Entries with model source code:
● ● ● ● ●

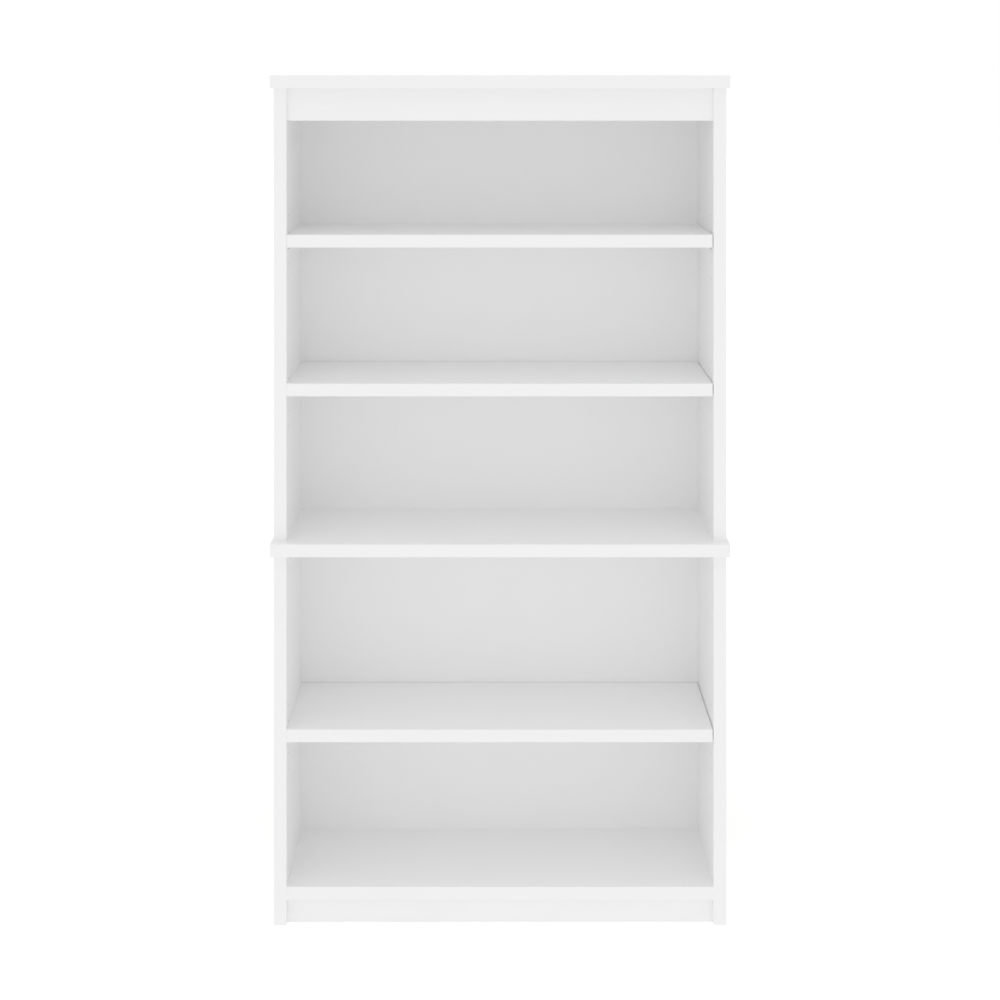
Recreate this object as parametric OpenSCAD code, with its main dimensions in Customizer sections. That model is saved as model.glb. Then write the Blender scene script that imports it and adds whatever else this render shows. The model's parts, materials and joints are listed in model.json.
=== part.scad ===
// Two-section bookcase in thick melamine-faced board, with three shelves that rest on movable pins.
// The origin is on the floor under the middle of the case. X is width, -Y is the front and +Z is up.

/* [Case] */
// Width over the side panels
case_w = 898.5; // [600:0.5:1100]
// Depth of the side panels, front edge to back edge
side_d = 294; // [230:1:400]
// Height of the lower section, floor to the top of the middle panel
lower_h = 762; // [600:1:950]
// Height of the upper section, top of the middle panel to the top of the bookcase
upper_h = 924.6; // [760:0.1:1150]
// Thickness of the boards
board_t = 25.4; // [20:0.1:32]

/* [Top and middle panels] */
// How far the two panels stand out past the outside of the sides
side_overhang = 4.75; // [0:0.25:12]
// How far the two panels stand out in front of the sides
front_overhang = 25.4; // [0:0.1:40]

/* [Base and top rail] */
// Height of the kick plate, and so of the underside of the bottom shelf
kick_h = 50.8; // [40:0.1:110]
// Distance of the kick plate behind the front of the sides
kick_recess = 15; // [2:1:60]
// Height of the rail under the top panel
rail_h = 64.6; // [50:0.1:110]
// Distance of the rail behind the front of the sides
rail_recess = 8; // [2:1:60]

/* [Adjustable shelves] */
// Underside of the top shelf, above the middle panel
top_shelf_rise = 582.8; // [480:0.1:640]
// Underside of the centre shelf, above the middle panel
centre_shelf_rise = 287.6; // [160:0.1:340]
// Underside of the low shelf, above the bottom shelf
low_shelf_rise = 286.8; // [150:0.1:400]
// Space between a shelf's left end and the side panel
shelf_gap_left = 0.1; // [0.1:0.1:2]
// Space between a shelf's right end and the side panel
shelf_gap_right = 1.6; // [0.1:0.1:3]
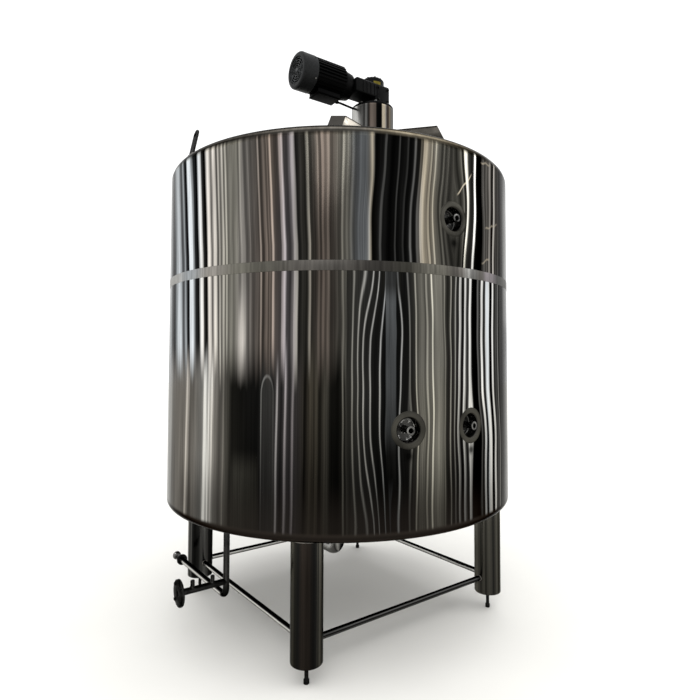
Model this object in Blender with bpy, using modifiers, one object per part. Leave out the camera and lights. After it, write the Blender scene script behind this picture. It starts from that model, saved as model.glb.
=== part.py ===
"""Jacketed mixing tank: an insulated upright vessel on four pipe legs, with a top-mounted gearmotor.

Metres, +Z up. The origin is on the vessel's axis at floor level, and -Y is the side with the three ports.
"""

import math

import bmesh
import bpy
from mathutils import Matrix, Vector

# Driving dimensions of the body
bodyRadius = 1.060
bodyBottom = 0.690
bodyTop = 2.665
skin = 0.006
topKnuckle = 0.065
bottomKnuckle = 0.035
roofSlope = math.radians(18)
bottomFlatRadius = 0.740
bottomSlope = math.radians(18)
bottomRingTop = 0.790
bandLow = 1.955
bandHigh = 2.005
gap = 0.0003
roundSteps = 80

# Legs, feet and the square of tie bars between the legs
legCircle = 0.940
legRadius = 0.0795
legBottom = 0.100
studRadius = 0.010
footPadRadius = 0.014
footPadHeight = 0.022
tieRadius = 0.016
tieHeight = 0.195
legAngles = {"front_left": 225, "front_right": 315, "rear_right": 45, "rear_left": 135}

# Ports: name, angle round the body in degrees, height of the centre
ports = (("lower_left", 252.4, 1.206), ("lower_right", 273.4, 1.206), ("upper", 266.9, 2.245))
portRingRadius = 0.091
portRingProud = 0.004
portCupRadius = 0.0585
portWall = 0.003
portDepth = 0.060
portNippleRadius = 0.0165
portFerruleRadius = 0.0215
portBoreRadius = 0.0125
portNippleReach = 0.079

# Agitator mount on the roof
pedestalX = 0.153
pedestalY = -0.152
pedestalRadius = 0.1365
pedestalTop = 3.175
ribTop = 3.026
ribSlope = math.radians(64)
# name, direction in degrees, reach, width, slant of the end face, offset to the side
ribs = (
    ("left", 196.5, 0.355, 0.0744, 0.719, 0.009),
    ("right", 309, 0.429, 0.085, 0.0, 0.0),
    ("rear", 72, 0.347, 0.085, 0.0, 0.0),
)

# Gearmotor, measured along the motor's axis from the pedestal's axis
motorAngle = math.radians(178)
motorHeight = 3.281
flangeThick = 0.015
gearFront = 0.067
gearNeck = 0.050
gearBack = 0.200
gearHalfWidth = 0.100
gearNeckSide = 0.040
gearUnder = 3.225
gearTop = 3.320
coverRadius = 0.075
coverTop = 3.383
adapterRadius = 0.092
adapterNeck = 0.080
adapterEnd = 0.272
bodyEnd = 0.480
finTip = 0.108
finRoot = 0.098
finCount = 32
cowlEnd = 0.578
cowlRadius = 0.110
boxStart = 0.290
boxEnd = 0.455
boxWidth = 0.110
boxBottom = 3.157
boxRoof = 0.072
conduitRadius = 0.007
conduitLow = 3.1645
conduitHigh = 3.158

# Inlet piping under the lower left edge
dropX = -0.840
dropY = -0.1385
pipeRadius = 0.0165
runHeight = 0.2737
runEnd = 0.540
runClampStart = 0.514
runClampEnd = 0.530
runClampRadius = 0.032
bendRadius = 0.042
branchHeight = 0.3525
branchFlangeX = -1.102
flangeRadius = 0.0682
flangePlate = 0.0135
stubRadius = 0.011
stubTop = 0.402
stubs = (-1.025, -0.917)

# Bottom outlet on the vessel's axis, and the roof's manway behind the agitator
outletRadius = 0.038
outletBend = 0.120
outletAxis = 0.303
outletEnd = 0.260
outletFerruleRadius = 0.0455
manwayAngle = math.radians(142)
manwayDistance = 0.560
manwayRadius = 0.225
manwayNeckTop = 2.914
manwayLidThick = 0.030

# Lifting lugs
lugWidth = 0.060
lugTop = 2.812
lugLean = math.radians(12)
lugThick = 0.010
lugBase = 1.012
lugHole = 0.014


def clearScene():
    for existing in list(bpy.data.objects):
        bpy.data.objects.remove(existing, do_unlink=True)


def makeCollection(name):
    collection = bpy.data.collections.new(name)
    bpy.context.scene.collection.children.link(collection)
    return collection


def makeMaterial(name, colour, metallic, roughness):
    material = bpy.data.materials.new(name)
    material.use_nodes = True
    shader = material.node_tree.nodes["Principled BSDF"]
    shader.inputs["Base Color"].default_value = (*colour, 1.0)
    shader.inputs["Metallic"].default_value = metallic
    shader.inputs["Roughness"].default_value = roughness
    return material


clearScene()
tank = makeCollection("jacketed_mixing_tank")
cutters = makeCollection("cutters")

mirrorSteel = makeMaterial("mirror stainless", (0.46, 0.45, 0.43), 1.0, 0.08)
satinSteel = makeMaterial("satin stainless", (0.52, 0.51, 0.48), 1.0, 0.34)
darkSteel = makeMaterial("stainless pipe", (0.30, 0.29, 0.28), 1.0, 0.22)
motorBlack = makeMaterial("black motor paint", (0.012, 0.012, 0.014), 0.0, 0.38)
cowlGrey = makeMaterial("graphite cowl paint", (0.045, 0.048, 0.052), 0.0, 0.42)
gearGreen = makeMaterial("dark green gearbox paint", (0.010, 0.020, 0.017), 0.0, 0.35)


def addObject(name, mesh, material, isCutter=False):
    made = bpy.data.objects.new(name, mesh)
    if isCutter:
        cutters.objects.link(made)
        made.hide_render = True
        made.display_type = "WIRE"
    else:
        tank.objects.link(made)
        mesh.materials.append(material)
    return made


def smooth(mesh, degrees=35):
    mesh.shade_smooth()
    mesh.set_sharp_from_angle(angle=math.radians(degrees))


def turned(name, profile, material, steps=roundSteps, isCutter=False, closed=False):
    """A profile of (radius, height) points, outer side first from top to bottom, turned about local Z."""
    mesh = bpy.data.meshes.new(name)
    count = len(profile)
    edges = [(i, i + 1) for i in range(count - 1)]
    if closed:
        edges.append((count - 1, 0))
    mesh.from_pydata([(r, 0.0, z) for r, z in profile], edges, [])
    made = addObject(name, mesh, material, isCutter)
    screw = made.modifiers.new("turn", "SCREW")
    screw.steps = steps
    screw.render_steps = steps
    screw.use_merge_vertices = True
    screw.merge_threshold = 0.0001
    screw.use_smooth_shade = True
    return made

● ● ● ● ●

BRIEF: Emit, unaltered, the lines from the top of the listing down through the line that holds "board_t = 25.4; // [20:0.1:32]"; emit nothing else.

PROBLEM SOLUTION:
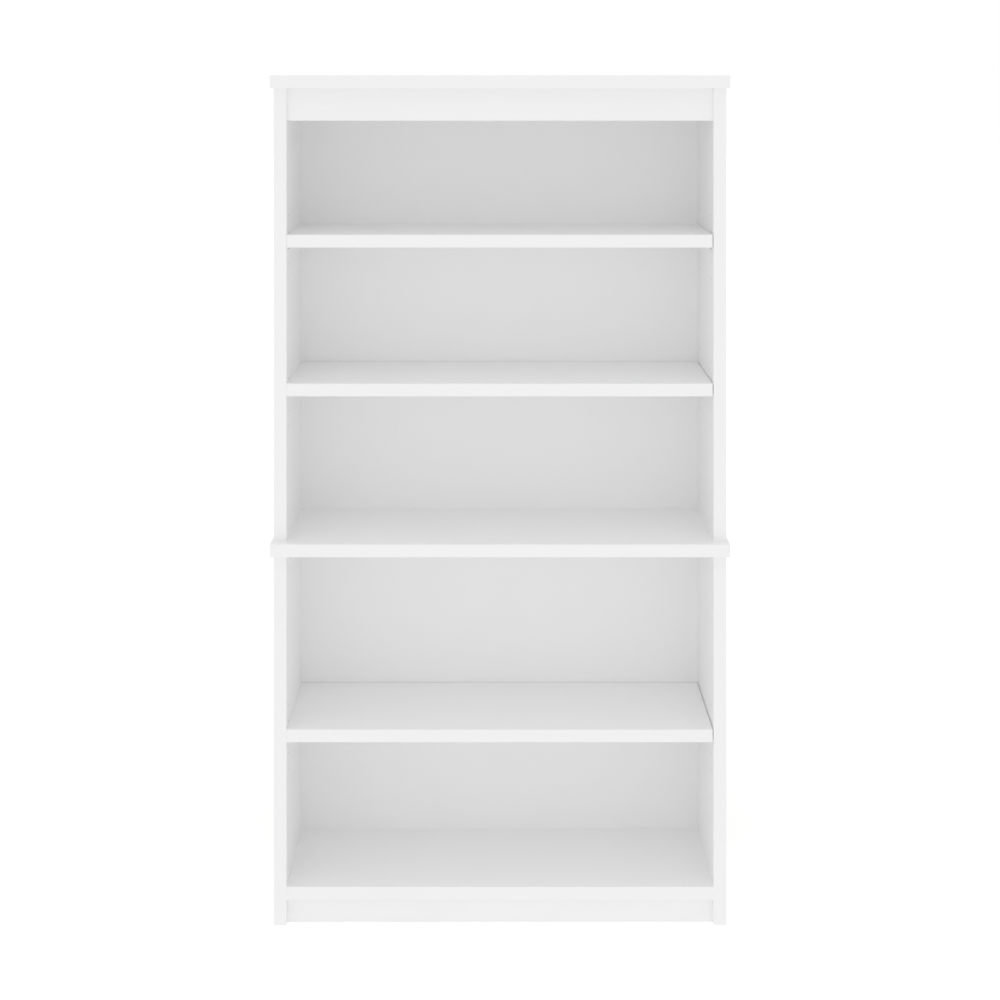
Recreate this object as parametric OpenSCAD code, with its main dimensions in Customizer sections. That model is saved as model.glb. Then write the Blender scene script that imports it and adds whatever else this render shows. The model's parts, materials and joints are listed in model.json.
=== part.scad ===
// Two-section bookcase in thick melamine-faced board, with three shelves that rest on movable pins.
// The origin is on the floor under the middle of the case. X is width, -Y is the front and +Z is up.

/* [Case] */
// Width over the side panels
case_w = 898.5; // [600:0.5:1100]
// Depth of the side panels, front edge to back edge
side_d = 294; // [230:1:400]
// Height of the lower section, floor to the top of the middle panel
lower_h = 762; // [600:1:950]
// Height of the upper section, top of the middle panel to the top of the bookcase
upper_h = 924.6; // [760:0.1:1150]
// Thickness of the boards
board_t = 25.4; // [20:0.1:32]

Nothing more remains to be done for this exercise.